__Supplied material__.
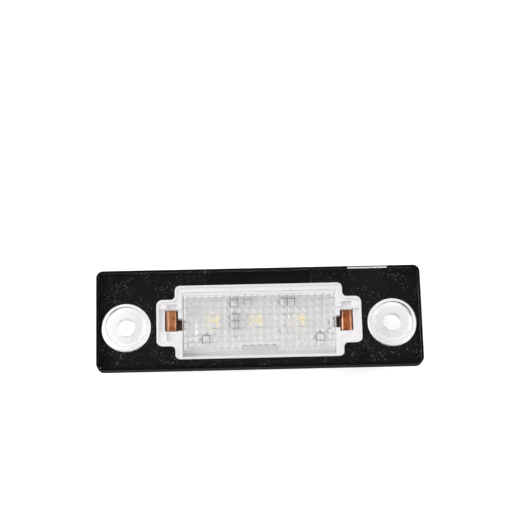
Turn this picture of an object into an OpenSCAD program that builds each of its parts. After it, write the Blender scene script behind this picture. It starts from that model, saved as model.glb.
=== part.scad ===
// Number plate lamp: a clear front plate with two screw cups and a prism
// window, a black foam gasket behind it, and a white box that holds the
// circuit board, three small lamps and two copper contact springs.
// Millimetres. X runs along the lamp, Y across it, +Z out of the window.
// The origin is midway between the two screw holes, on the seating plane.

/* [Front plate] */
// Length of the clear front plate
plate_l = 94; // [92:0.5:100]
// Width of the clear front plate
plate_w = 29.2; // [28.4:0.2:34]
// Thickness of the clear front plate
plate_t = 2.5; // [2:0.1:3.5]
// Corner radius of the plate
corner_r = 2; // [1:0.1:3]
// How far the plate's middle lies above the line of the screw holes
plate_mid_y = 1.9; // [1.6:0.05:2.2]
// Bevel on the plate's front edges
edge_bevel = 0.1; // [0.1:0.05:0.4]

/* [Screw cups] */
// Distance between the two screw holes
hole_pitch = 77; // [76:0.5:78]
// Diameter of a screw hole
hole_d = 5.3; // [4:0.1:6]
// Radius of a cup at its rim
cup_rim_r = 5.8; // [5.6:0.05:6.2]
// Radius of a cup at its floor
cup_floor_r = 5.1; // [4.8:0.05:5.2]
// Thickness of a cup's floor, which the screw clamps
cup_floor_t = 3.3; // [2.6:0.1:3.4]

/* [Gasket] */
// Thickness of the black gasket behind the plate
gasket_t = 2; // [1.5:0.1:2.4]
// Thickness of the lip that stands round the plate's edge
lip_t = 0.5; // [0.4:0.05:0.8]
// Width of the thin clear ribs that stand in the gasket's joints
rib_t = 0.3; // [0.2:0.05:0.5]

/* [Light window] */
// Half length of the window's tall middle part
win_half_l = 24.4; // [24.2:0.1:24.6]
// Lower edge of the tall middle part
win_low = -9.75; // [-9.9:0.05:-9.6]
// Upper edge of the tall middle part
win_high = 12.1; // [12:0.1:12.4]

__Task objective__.
From the listing above, extract every line exactly as it stands.

__Response to the task__.
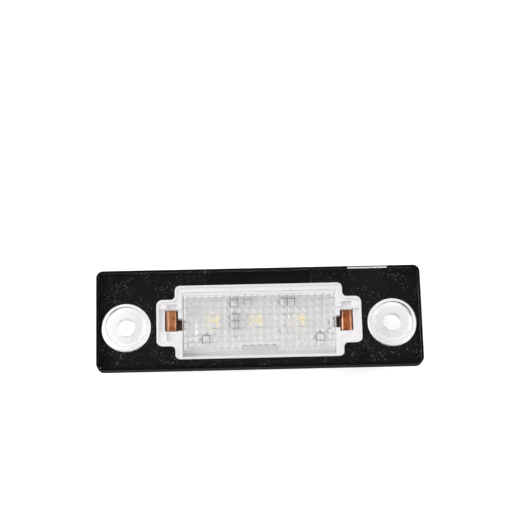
Turn this picture of an object into an OpenSCAD program that builds each of its parts. After it, write the Blender scene script behind this picture. It starts from that model, saved as model.glb.
=== part.scad ===
// Number plate lamp: a clear front plate with two screw cups and a prism
// window, a black foam gasket behind it, and a white box that holds the
// circuit board, three small lamps and two copper contact springs.
// Millimetres. X runs along the lamp, Y across it, +Z out of the window.
// The origin is midway between the two screw holes, on the seating plane.

/* [Front plate] */
// Length of the clear front plate
plate_l = 94; // [92:0.5:100]
// Width of the clear front plate
plate_w = 29.2; // [28.4:0.2:34]
// Thickness of the clear front plate
plate_t = 2.5; // [2:0.1:3.5]
// Corner radius of the plate
corner_r = 2; // [1:0.1:3]
// How far the plate's middle lies above the line of the screw holes
plate_mid_y = 1.9; // [1.6:0.05:2.2]
// Bevel on the plate's front edges
edge_bevel = 0.1; // [0.1:0.05:0.4]

/* [Screw cups] */
// Distance between the two screw holes
hole_pitch = 77; // [76:0.5:78]
// Diameter of a screw hole
hole_d = 5.3; // [4:0.1:6]
// Radius of a cup at its rim
cup_rim_r = 5.8; // [5.6:0.05:6.2]
// Radius of a cup at its floor
cup_floor_r = 5.1; // [4.8:0.05:5.2]
// Thickness of a cup's floor, which the screw clamps
cup_floor_t = 3.3; // [2.6:0.1:3.4]

/* [Gasket] */
// Thickness of the black gasket behind the plate
gasket_t = 2; // [1.5:0.1:2.4]
// Thickness of the lip that stands round the plate's edge
lip_t = 0.5; // [0.4:0.05:0.8]
// Width of the thin clear ribs that stand in the gasket's joints
rib_t = 0.3; // [0.2:0.05:0.5]

/* [Light window] */
// Half length of the window's tall middle part
win_half_l = 24.4; // [24.2:0.1:24.6]
// Lower edge of the tall middle part
win_low = -9.75; // [-9.9:0.05:-9.6]
// Upper edge of the tall middle part
win_high = 12.1; // [12:0.1:12.4]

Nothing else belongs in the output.